## [Exercise prompt]
Quote the listing below word for word, stopping after the line that contains "flash_t = 0.2; // [0.1:0.02:0.5]".

## [Information provided]
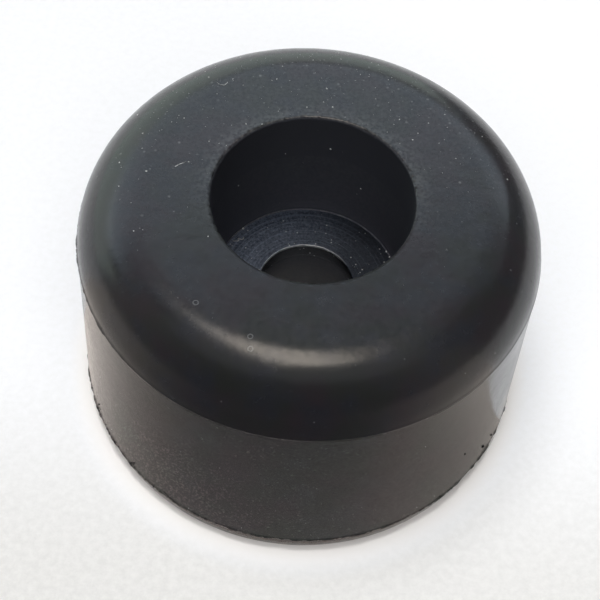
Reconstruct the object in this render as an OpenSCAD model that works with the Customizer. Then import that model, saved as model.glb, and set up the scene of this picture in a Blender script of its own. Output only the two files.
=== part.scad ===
// Screw-on foot: a moulded rubber body with a steel washer moulded into the bottom of its
// screw recess. It stands on its mounting face, with the rounded end that meets the floor up.
// The origin is the centre of the mounting face, and +Z is the axis of the screw.

/* [Rubber body] */
// Height from the mounting face to the flat of the rounded end
body_h = 25; // [22:0.5:40]
// Diameter at the lower mould line, the widest place
base_d = 40.2; // [36:0.2:50]
// Diameter at the upper mould line, where the wall ends and the shoulder begins
shoulder_d = 38.8; // [36:0.2:50]
// Radius of the rounded shoulder
shoulder_r = 5.5; // [3:0.25:7]
// Depth of the rounding's centre below the upper mould line, which leaves a slight corner there
shoulder_drop = 0.5; // [0:0.1:1.5]

/* [Base land] */
// Height of the lower mould line above the mounting face
land_h = 2.2; // [0.6:0.1:3]
// Draw-in of the radius between the lower mould line and the mounting face
land_inset = 0.35; // [0:0.05:0.6]

/* [Mould lines] */
// Height that the trimmed flash stands out from the wall
flash_out = 0.12; // [0.05:0.01:0.3]
// Thickness of the flash at the wall
flash_t = 0.2; // [0.1:0.02:0.5]

/* [Screw recess] */
// Diameter of the recess for the screw's head
recess_d = 16.6; // [12:0.2:20]
// Depth of the recess, from the rounded end down to the washer's face
recess_depth = 12.8; // [8:0.2:16]
// Diameter of the screw hole through the washer and the rubber
hole_d = 8.4; // [4:0.1:10]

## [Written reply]
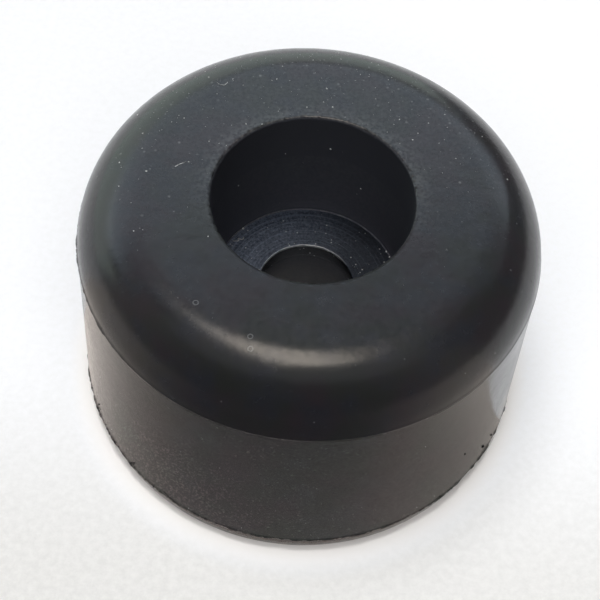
Reconstruct the object in this render as an OpenSCAD model that works with the Customizer. Then import that model, saved as model.glb, and set up the scene of this picture in a Blender script of its own. Output only the two files.
=== part.scad ===
// Screw-on foot: a moulded rubber body with a steel washer moulded into the bottom of its
// screw recess. It stands on its mounting face, with the rounded end that meets the floor up.
// The origin is the centre of the mounting face, and +Z is the axis of the screw.

/* [Rubber body] */
// Height from the mounting face to the flat of the rounded end
body_h = 25; // [22:0.5:40]
// Diameter at the lower mould line, the widest place
base_d = 40.2; // [36:0.2:50]
// Diameter at the upper mould line, where the wall ends and the shoulder begins
shoulder_d = 38.8; // [36:0.2:50]
// Radius of the rounded shoulder
shoulder_r = 5.5; // [3:0.25:7]
// Depth of the rounding's centre below the upper mould line, which leaves a slight corner there
shoulder_drop = 0.5; // [0:0.1:1.5]

/* [Base land] */
// Height of the lower mould line above the mounting face
land_h = 2.2; // [0.6:0.1:3]
// Draw-in of the radius between the lower mould line and the mounting face
land_inset = 0.35; // [0:0.05:0.6]

/* [Mould lines] */
// Height that the trimmed flash stands out from the wall
flash_out = 0.12; // [0.05:0.01:0.3]
// Thickness of the flash at the wall
flash_t = 0.2; // [0.1:0.02:0.5]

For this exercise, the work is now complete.